Prinsip inilah, sebut Sudirman yang akan menimbulkan dampak pada masa yang akan datang, terutama pada saat pengurusan administrasi kependudukan.Untuk itu, Sudirman mengusulkan agar masalah pernikahan dini diagendakan oleh DPRD Kabupaten Wajo untuk dibahas dalam Rapat Dengar Pendapat (RDP) dengan mengajak stakeholder yang terkait.

Penerima aspirasi DPRD Wajo, Sudirman Meru, sangat mengapresiasi aspirasi dari PHI yang mengangkat masalah perkawinan di usia dini yang marak terjadi saat ini. Sudirman berharap dengan adanya fenomena pernikahan dini, seluruh stakeholder bisa merumuskan dan mencarikan solusinya untuk kepentingan masyarakat Wajo.

“Mari kita carikan solusi dari fenomena sosial ini demi kepentingan masyarakat Wajo,” Harapnya.

Gagasan Ketua PHI untuk merumuskan masalah pernikahan dini mendapat dukungan dari Anggota DPRD Kabupaten Wajo, H Anwar. Menurut Legislator Partai Nasdem ini, dia sangat mendukung fenomena sosial ini untuk dibahas melalui RDP.

Kata H Anwar, menikahkan anak diusia dini bagi sebahagian masyarakat suku Bugis adalah sebuah kehormatan.

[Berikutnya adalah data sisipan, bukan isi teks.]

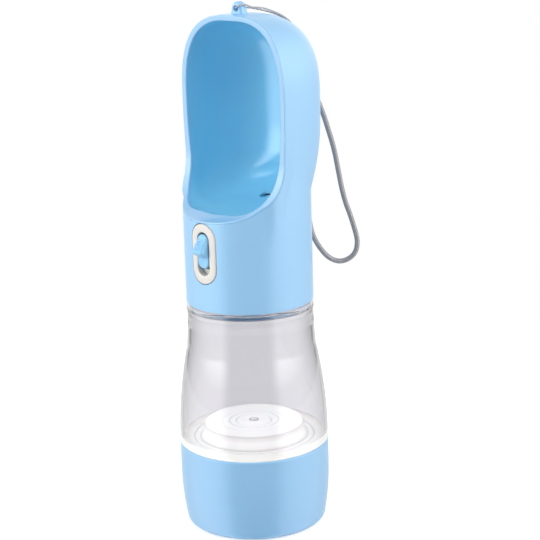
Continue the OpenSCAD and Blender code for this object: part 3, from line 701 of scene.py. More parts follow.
# %% Cut the slot and the outlet
BEZEL_H, BEZEL_W, BEZEL_L, SLOT_W, SLOT_L, BEZEL_PROUD = 30.5, 16.5, 31.7, 8.3, 22.8, 0.4
OUTLET_Y, OUTLET_R, SPIGOT_R, SPIGOT_L = 14.0, 3.0, 3.7, 5.0
GROOVE = 0.7                        # wider than the bezel, which leaves a fine dark groove round it
SLOT_CUT, OUTLET_CUT = (-40.0, -24.0), (48.0, 57.0)
RIM_TO_BOWL_SHADE = (0.3, 2.2)              # how far behind the cut the rim's paler tone gives way to the bowl's painted shade


def cut_out(piece, outline_rows):
    """Subtracts the closed body between two rows of points from a piece, and keeps the result."""
    cutter = grid_piece("cutter", np.array(outline_rows), close_ends=True)
    modifier = piece.modifiers.new("hole", "BOOLEAN")
    modifier.operation = "DIFFERENCE"
    modifier.solver = "EXACT"
    modifier.object = cutter
    bpy.context.view_layer.update()
    cut = bpy.data.meshes.new_from_object(piece.evaluated_get(bpy.context.evaluated_depsgraph_get()))
    piece.modifiers.clear()
    cut.set_sharp_from_angle(angle=math.radians(50))
    piece.data = cut
    bpy.data.objects.remove(cutter)
    print(f"{piece.name}: {len(cut.polygons)} faces after its hole")


slot_h, slot_x = oval(BEZEL_L + GROOVE, BEZEL_W + GROOVE, 160).T
cut_out(head_shell, [joined(slot_x, y, slot_h + HEAD_Z + BEZEL_H) for y in SLOT_CUT])
outlet_angle = round_angles(72)
outlet_x, outlet_y = OUTLET_R * np.cos(outlet_angle), OUTLET_Y + OUTLET_R * np.sin(outlet_angle)
cut_out(trough_liner, [joined(outlet_x, outlet_y, HEAD_Z + z) for z in OUTLET_CUT])

# %% [markdown]
# ## Painted shade of the trough's bowl
# The rim's curved face is a little greyer than the bowl, whose deeper, more saturated blue is
# painted shade of the bowl's depth. Each point of the liner keeps how much it belongs to the rim,
# which falls off behind the cut.

# %% Rim's share of each point
def behind_cut(y, h):
    """How far a point lies behind the rim's cut: from its upright part, or from its quarter round."""
    below = np.hypot(y - RIM_CENTRE_Y, h - RIM_CENTRE_H) - RIM_ARC_R
    return np.where(h > RIM_CENTRE_H, y + RIM_FACE, below)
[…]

“Menikahkan anak di usia muda adalah salah satu kultur dan budaya masyarakat Bugis. Walaupun bertentangan dengan Undang-Undang tapi dianggap sebagai sebuah kehormatan, untuk itu perlu dibicarakan untuk mendapatkan solusi,” ujarnya.

Kepala Desa Pakkanna, Wikra Wardana yang mewakili Asosiasi Pemerintah Desa Seluruh Indonesia (Apdesi) Kabupaten Wajo, berharap fenomena ini dapat dipikirkan bersama. Sebagai Pemerintah Desa, Wikra mengaku sering mendampingi warganya ke Pengadilan Agama untuk mendapatkan izin menikah di usia muda.

“Saya sering mendampingi warga saya ke Pengadilan. Tapi saat ini agak susah mendapatkan ijin, untuk itu saya berharap ada solusi dalam penyelesaian masalah ini,” ujarnya.